The BSS-Pose-BHR model incorporates three innovative modules: (1) Backbone network optimization: Bi-Level Routing Attention (BRA) is introduced to replace Multi-Head Self-Attention (MHSA) in C2PSA. This query-aware dynamic sparse attention mechanism filters irrelevant features, significantly improving computational efficiency and memory utilization for large-scale datasets. (2) Keypoint extraction enhancement: A lightweight sliced attention module, Conv_SAMWS, is embedded in both the Backbone and Neck networks. By slicing feature maps and applying parameter-free attention weighting, it enhances keypoint feature representation while maintaining a lightweight architecture. (3) Detection head improvement: Spatial and Channel Reconstruction Convolution (SCConv) is adopted to optimize the detection head. By refining spatial and channel information, feature redundancy is reduced and local feature extraction is strengthened, making the model more suitable for keypoint detection tasks.
Using BSS-Pose-BHR for keypoint detection in directional BHR response profiles, the proposed method achieves superior performance compared with current mainstream detection models, including YOLOv8n-pose, YOLOv10n-pose, YOLOv11n-pose, YOLOv12n-pose, and YOLOv11n-SPPF_improved-BSAM-LSCD_LQE. In addition, it provides more accurate angular localization than traditional target azimuth estimation methods for directional BHR profiles.

2. Materials and Methods

2.1. Principle of Directional BHR Detection and Imaging

As shown in Figure 3a, conventional BHR detection methods typically involve laying survey lines on the working face to acquire geological information in previously unexplored regions.
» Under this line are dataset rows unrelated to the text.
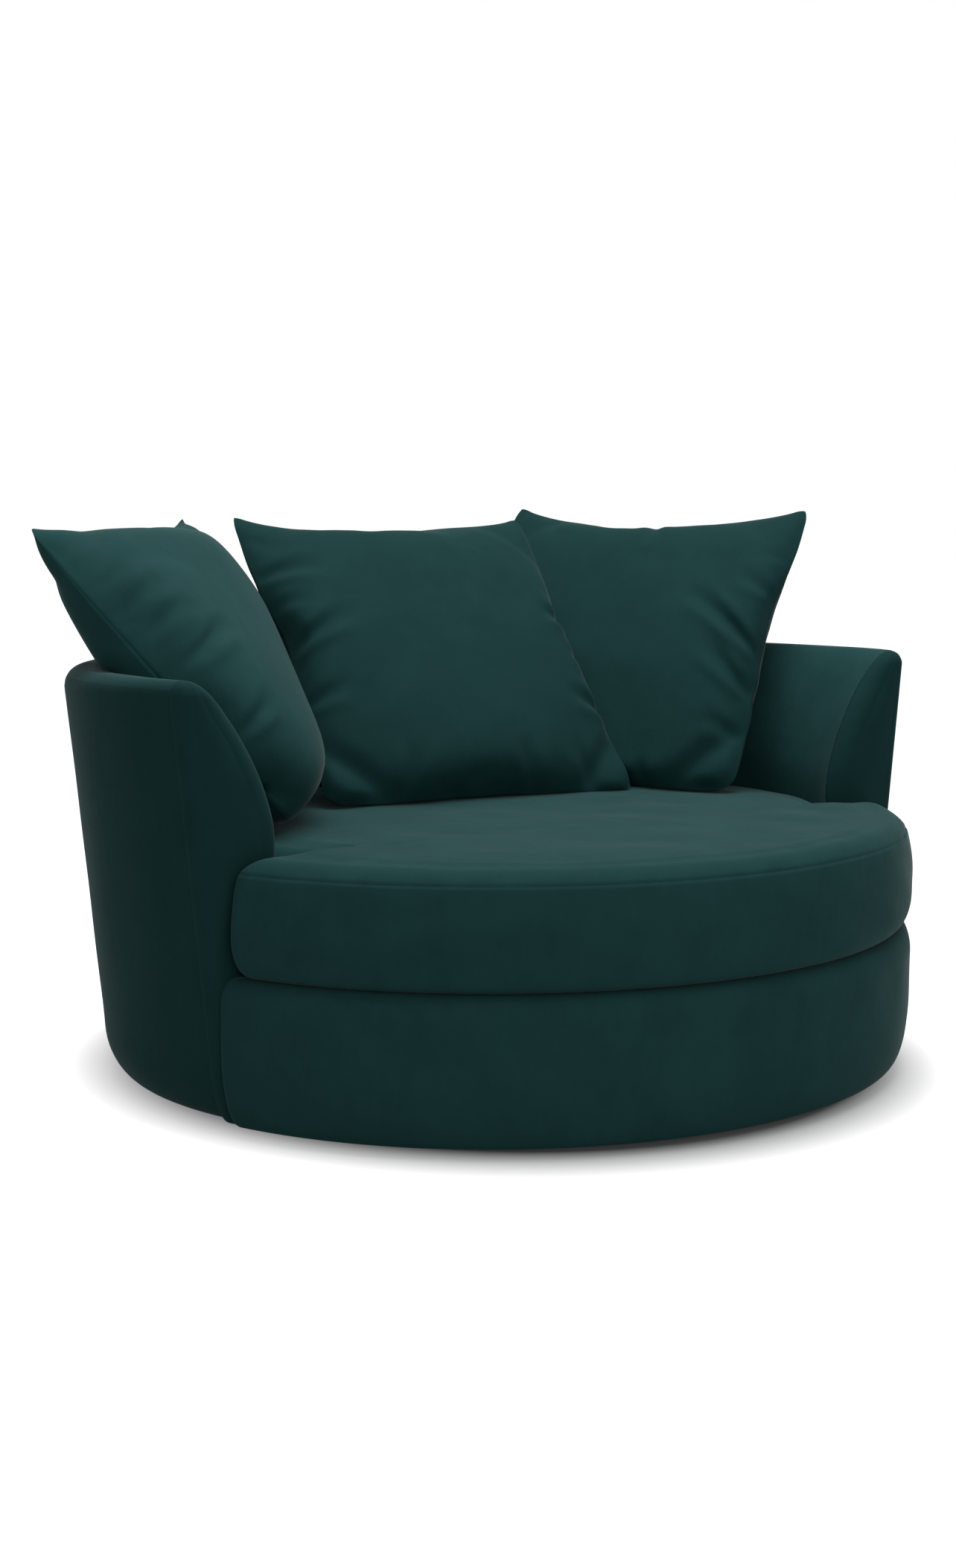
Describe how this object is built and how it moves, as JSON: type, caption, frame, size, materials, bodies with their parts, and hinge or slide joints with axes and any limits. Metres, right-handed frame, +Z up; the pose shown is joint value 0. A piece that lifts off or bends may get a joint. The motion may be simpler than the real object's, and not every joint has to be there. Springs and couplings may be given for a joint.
{
  "type": "swivel cuddle chair",
  "caption": "Round upholstered tub chair on a hidden ball-bearing swivel base, with a flared wall, a loose eared seat cushion and loose square back cushions.",
  "frame": {"origin": "on the floor, on the axis of the turntable", "axes": "+Z up, the chair faces -Y, +X is on the right of a person who looks at its front"},
  "size_m": [1.4721, 1.2823, 0.8798],
  "materials": {
    "velvet": "dark teal velvet with a short pile",
    "lining": "plain dark lining cloth",
    "plywood": "raw plywood",
    "beech": "raw planed beech",
    "steel": "zinc plated",
    "glide_nylon": "moulded nylon",
    "zip_nylon": "woven tape with nylon teeth"
  },
  "bodies": {
    "floor_base": {"floor_board": "plywood", "lower_race": "steel", "glide_1": "glide_nylon", "glide_2": "glide_nylon", "glide_3": "glide_nylon", "glide_4": "glide_nylon", "glide_5": "glide_nylon", "glide_6": "glide_nylon", "lower_race_screw_1": "steel", "lower_race_screw_2": "steel", "lower_race_screw_3": "steel", "lower_race_screw_4": "steel"},
    "ball_cage": {"ball_cage": "steel"},
    "chair": {"outside_cover": "velvet", "inside_cover": "velvet", "arm_front_left": "velvet", "arm_front_right": "velvet", "front_base_panel": "velvet", "deck_cover": "lining", "dust_cover": "lining", "swivel_board": "plywood", "bottom_frame": "plywood", "seat_frame": "plywood", "front_rail": "plywood", "top_rail": "plywood", "arm_board_left": "plywood", "arm_board_right": "plywood", "wall_rib_1": "plywood", "wall_rib_2": "plywood", "wall_rib_3": "plywood", "wall_rib_4": "plywood", "wall_rib_5": "plywood", "wall_rib_6": "plywood", "wall_rib_7": "plywood", "wall_rib_8": "plywood", "wall_rib_9": "plywood", "cross_rail_side": "beech", "cross_rail_long": "beech", "upper_race": "steel", "upper_race_screw_1": "steel", "upper_race_screw_2": "steel", "upper_race_screw_3": "steel", "upper_race_screw_4": "steel", "seat_spring_1": "steel", "seat_spring_2": "steel", "seat_spring_3": "steel", "seat_spring_4": "steel", "seat_spring_5": "steel"},
    "seat_cushion": {"seat_cushion": "velvet", "seat_cushion_zip": "zip_nylon"},
    "back_cushion_left": {"back_cushion_left": "velvet"},
    "back_cushion_middle": {"back_cushion_middle": "velvet"},
    "back_cushion_right": {"back_cushion_right": "velvet"}
  },
  "joints": [
    {"name": "swivel", "type": "hinge", "parent": "floor_base", "child": "chair", "pos_m": [0, 0, 0.03065], "axis": [0, 0, 1], "continuous": true},
    {"name": "ball_cage_turn", "type": "hinge", "parent": "floor_base", "child": "ball_cage", "pos_m": [0, 0, 0.03065], "axis": [0, 0, 1], "continuous": true},
    {"name": "seat_cushion_lift", "type": "slide", "parent": "chair", "child": "seat_cushion", "axis": [0, 0, 1], "range_m": [0, 0.2]},
    {"name": "back_cushion_left_lift", "type": "slide", "parent": "seat_cushion", "child": "back_cushion_left", "axis": [-0.4, 0.3, 0.866], "range_m": [0, 0.25]},
    {"name": "back_cushion_middle_lift", "type": "slide", "parent": "seat_cushion", "child": "back_cushion_middle", "axis": [0, 0, 1], "range_m": [0, 0.25]},
    {"name": "back_cushion_right_lift", "type": "slide", "parent": "seat_cushion", "child": "back_cushion_right", "axis": [0.4501, 0.24, 0.8601], "range_m": [0, 0.25]}
  ],
  "couplings": [
    {"joint": "ball_cage_turn", "follows": "swivel", "ratio": 0.5}
  ]
}
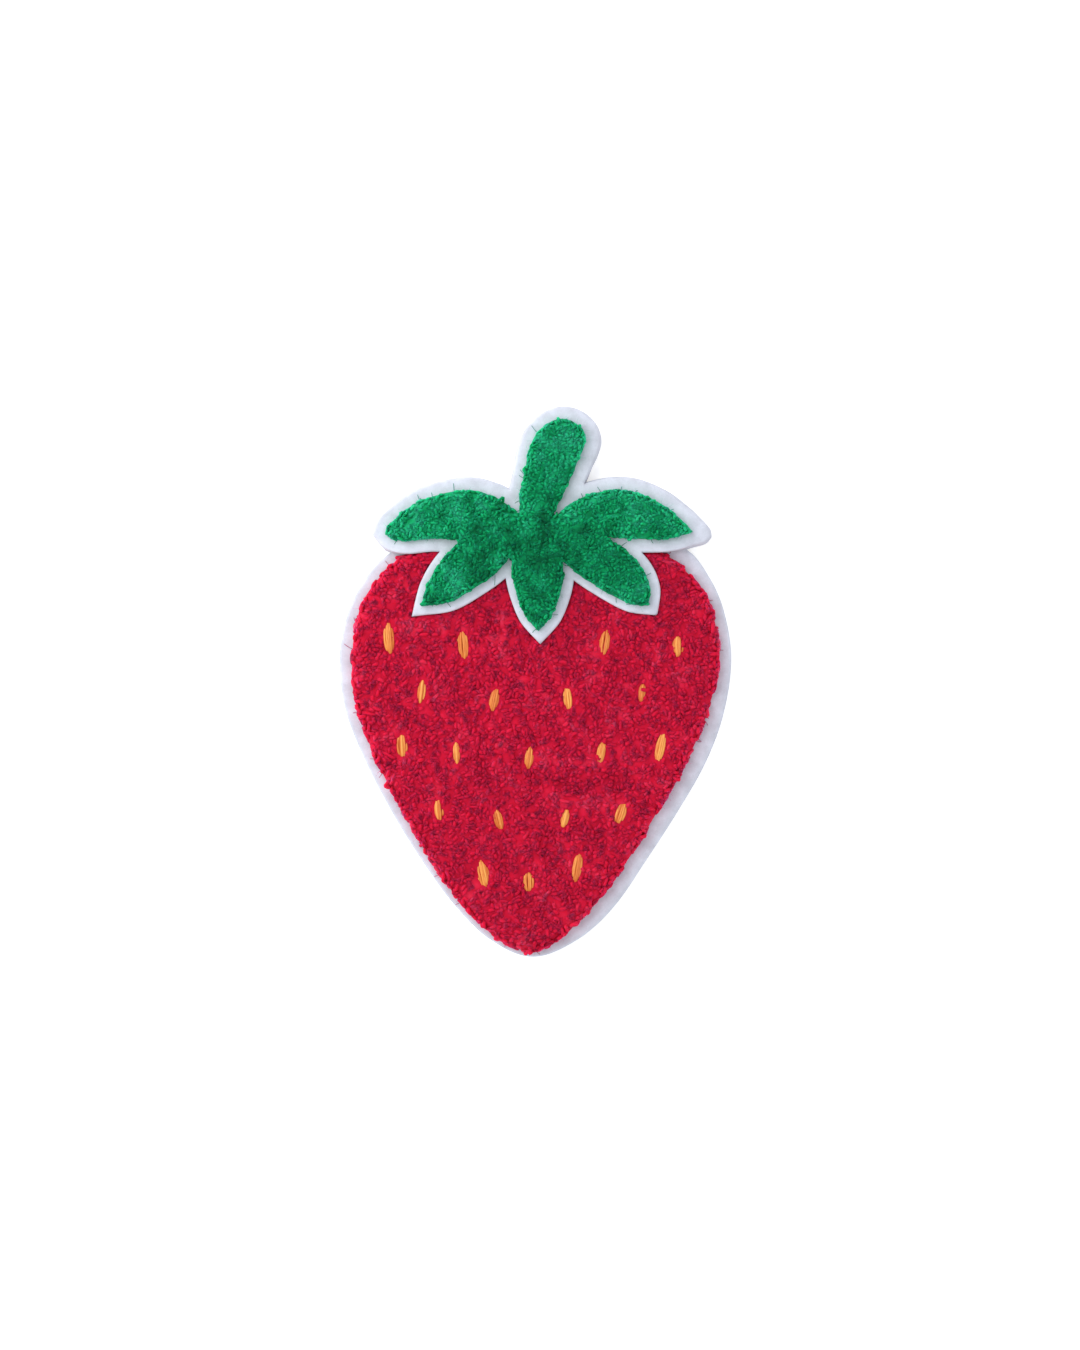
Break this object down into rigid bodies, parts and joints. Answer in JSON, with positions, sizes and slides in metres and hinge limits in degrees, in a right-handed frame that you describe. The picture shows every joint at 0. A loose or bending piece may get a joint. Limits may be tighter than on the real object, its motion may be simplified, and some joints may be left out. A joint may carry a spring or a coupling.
{
  "type": "chenille strawberry patch",
  "caption": "Strawberry-shaped chenille patch: red loop-pile fruit with yellow stitched seeds and a green pile calyx and stem on white felt, with a heat-seal back.",
  "frame": {"origin": "middle of the patch's outline, on its heat-seal back", "axes": "+Z out of the pile face; +Y from the fruit's tip towards the stem; +X to the right as the pile face is seen"},
  "size_m": [0.064, 0.0899, 0.008],
  "materials": {
    "film": "thin satin hot-melt adhesive film, off-white and slightly milky",
    "interlining": "white non-woven interlining, matte",
    "felt": "white polyester felt with a cool lavender tint, matte and slightly fibrous, cut edges",
    "fruit_yarn": "crimson chenille loop pile of soft acrylic yarn, matte",
    "leaf_yarn": "deep green chenille loop pile of soft acrylic yarn, matte",
    "seed_thread": "golden yellow satin-stitched polyester thread, slight sheen along the threads"
  },
  "bodies": {
    "root": {"heat_seal_film": "film", "interlining": "interlining", "base_felt": "felt", "fruit_pile": "fruit_yarn", "seed_01": "seed_thread", "seed_02": "seed_thread", "seed_03": "seed_thread", "seed_04": "seed_thread", "seed_05": "seed_thread", "seed_06": "seed_thread", "seed_07": "seed_thread", "seed_08": "seed_thread", "seed_09": "seed_thread", "seed_10": "seed_thread", "seed_11": "seed_thread", "seed_12": "seed_thread", "seed_13": "seed_thread", "seed_14": "seed_thread", "seed_15": "seed_thread", "seed_16": "seed_thread", "seed_17": "seed_thread", "seed_18": "seed_thread", "seed_19": "seed_thread", "seed_20": "seed_thread", "calyx_bond_film": "film", "calyx_felt": "felt", "stem_pile": "leaf_yarn", "leaf_pile_upper_right": "leaf_yarn", "leaf_pile_lower_right": "leaf_yarn", "leaf_pile_centre": "leaf_yarn", "leaf_pile_lower_left": "leaf_yarn", "leaf_pile_upper_left": "leaf_yarn"}
  },
  "joints": []
}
Electromagnetic wave propagation within the medium follows Maxwell’s equations [18], as expressed in Equation (1).

\{\begin{matrix} \begin{matrix} J = σ E \\ D = ε E \\ B = μ H \end{matrix} \\ \nabla \times E = - μ \frac{\partial H}{\partial t} \\ \begin{matrix} \begin{matrix} \nabla \times H = σ E + ε \frac{\partial E}{\partial t} \\ \nabla \cdot (μ H) = 0 \end{matrix} \\ \nabla \cdot (ε E) = ρ \end{matrix} \end{matrix}

(1)

In Equation (1),

J

represents the current density (A/m²);

σ

denotes the electrical conductivity (S/m); E stands for the electric field intensity (V/m); D is the electric displacement (C/m²);

ε

indicates the permittivity (F/m); B refers to the magnetic flux density (T);

μ

represents the magnetic permeability (H/m);

H

is the magnetic field intensity (A/m); and

ρ

denotes the charge density (C/m³).

However, this conventional approach has several limitations, including limited detection accuracy, restricted detection range, constrained detection depth, and insufficient spatial information regarding geological structures [19].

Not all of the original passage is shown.